Well, today the movers came and picked up all our stuff to bring to the warehouse. After measured and fitted, it will be put on its sea route back home. So, it's full on now!

I realized that I only have 3 more weeks at one school and 2 more weeks at the other school, before I'm done...hopefully for good!! Yes, I really want/need that break from teaching.

Now, we are focusing on the last things to dispose of from the house...most in the garbage and the rest in recycle shops.

I haven't had a workout since x-mas when I got sick...my body has been aching to get a good one in, but with being sick, then busy packing and finally once packed, no room to move, I've neglected my body.

I was so excited to see the floor of my house again today I swore I'd be working out tonight, but alas, am so exhausted from the day that I will have to start tomorrow. I see Terry's pictures and she's always so active, it make me miss my exercise even more.

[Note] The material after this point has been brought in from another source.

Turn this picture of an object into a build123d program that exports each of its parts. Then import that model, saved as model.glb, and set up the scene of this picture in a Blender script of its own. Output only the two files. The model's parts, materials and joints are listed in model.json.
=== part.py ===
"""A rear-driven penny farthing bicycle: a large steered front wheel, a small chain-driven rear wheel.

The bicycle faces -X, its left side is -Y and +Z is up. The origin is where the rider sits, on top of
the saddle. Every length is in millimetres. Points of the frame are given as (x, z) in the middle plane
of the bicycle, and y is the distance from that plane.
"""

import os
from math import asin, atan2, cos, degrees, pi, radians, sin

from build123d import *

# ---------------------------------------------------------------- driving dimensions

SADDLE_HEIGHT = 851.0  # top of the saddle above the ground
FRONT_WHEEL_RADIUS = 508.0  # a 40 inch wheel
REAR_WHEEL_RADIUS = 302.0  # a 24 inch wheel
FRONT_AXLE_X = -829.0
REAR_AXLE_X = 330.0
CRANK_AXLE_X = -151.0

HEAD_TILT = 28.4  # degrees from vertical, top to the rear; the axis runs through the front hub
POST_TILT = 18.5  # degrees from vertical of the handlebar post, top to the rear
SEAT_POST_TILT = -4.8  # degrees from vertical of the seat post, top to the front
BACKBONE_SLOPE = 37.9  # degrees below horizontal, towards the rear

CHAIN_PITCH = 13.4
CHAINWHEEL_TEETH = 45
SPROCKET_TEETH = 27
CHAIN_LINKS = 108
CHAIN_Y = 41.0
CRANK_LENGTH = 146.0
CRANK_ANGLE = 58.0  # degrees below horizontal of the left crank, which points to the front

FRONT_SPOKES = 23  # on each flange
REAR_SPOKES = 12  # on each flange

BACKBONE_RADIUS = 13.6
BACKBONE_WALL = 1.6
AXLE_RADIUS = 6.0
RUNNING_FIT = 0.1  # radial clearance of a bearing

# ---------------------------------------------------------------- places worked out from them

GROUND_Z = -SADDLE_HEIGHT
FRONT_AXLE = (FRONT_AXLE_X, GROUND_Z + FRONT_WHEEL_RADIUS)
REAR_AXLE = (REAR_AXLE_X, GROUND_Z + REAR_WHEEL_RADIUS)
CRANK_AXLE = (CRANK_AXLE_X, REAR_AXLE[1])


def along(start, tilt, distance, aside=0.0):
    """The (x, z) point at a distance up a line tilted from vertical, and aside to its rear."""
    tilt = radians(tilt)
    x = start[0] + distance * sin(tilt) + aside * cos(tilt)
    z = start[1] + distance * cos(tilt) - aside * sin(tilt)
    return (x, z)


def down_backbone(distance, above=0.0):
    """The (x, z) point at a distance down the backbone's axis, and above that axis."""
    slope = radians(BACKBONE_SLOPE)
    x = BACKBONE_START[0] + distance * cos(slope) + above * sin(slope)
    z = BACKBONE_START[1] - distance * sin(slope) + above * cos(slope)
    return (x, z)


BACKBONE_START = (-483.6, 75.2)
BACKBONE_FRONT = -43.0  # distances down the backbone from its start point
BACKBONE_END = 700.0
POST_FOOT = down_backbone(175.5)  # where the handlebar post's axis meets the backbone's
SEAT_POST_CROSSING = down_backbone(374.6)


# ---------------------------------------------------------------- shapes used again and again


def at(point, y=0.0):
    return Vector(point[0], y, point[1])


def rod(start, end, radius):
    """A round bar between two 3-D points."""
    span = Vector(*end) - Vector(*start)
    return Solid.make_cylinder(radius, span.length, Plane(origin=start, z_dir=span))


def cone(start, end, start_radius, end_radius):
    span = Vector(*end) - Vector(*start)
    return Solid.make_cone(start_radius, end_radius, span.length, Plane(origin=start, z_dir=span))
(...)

But no complaints this week as things are coming together. As the days get closer, it gets more exciting and more tense as we don't know what the future holds. Praying to God I am...every day.

And now that that part of the moving process is done with, I spent the rest of the day planning out some of our future goals and projects to work towards, which will all have to start once we're back home.

I made a business proposal to the owner of the mag I've written for, unfortunately the woman does not and seems to have no intention of paying the people that work for her. I assumed that it went only for contributing writers, but it looks like it's for everyone...Hmmm...got me thinking. I'll keep my public comments to myself on this one, though.

Checked out some nature photographers in the area, hoping that once we're back we may find someone who would be willing to work with my husband to help him hone his craft as well, which will help us aim toward our goal of publishing together.

Also, once we are back from visiting my husband's family, I will be dedicating all my free time to getting my ESL business in order. I would like to see it up and running within the first 3 months of being back in Canada, so it will be alot of work.

In terms of writing, I had to pack up all my writing stuff, so with the rejection of the literary agent, my Canadian writer's market out of reach, I will have to wait until I'm back home and unpacked before sending out another query.

I am still waiting on the other two queries I sent out, for my short story compilation and my children's book.

I also began to draft another children's story. I've got about 8 characters and the first story written, in first draft. Once back home, will look it over again, and probably send that one out to an agent or another publishing house.

I have exactly 3 weeks to meet the quota for an online mag I write for, or I will have to cancel the contract...with everything that has taken my time, I haven't been able to give proper attention to that.

All in all, we are happy that things are moving along...time is passing pretty quickly and we are excited about that. We are both excited, happy, anxious and a little tense, but convinced that this will be a good move and is the right decision.

But, as my sweet husband says, whatever happens, as long as we stick together and deal with things as a couple, discussing things thoroughly and honestly, we'll handle whatever comes our way.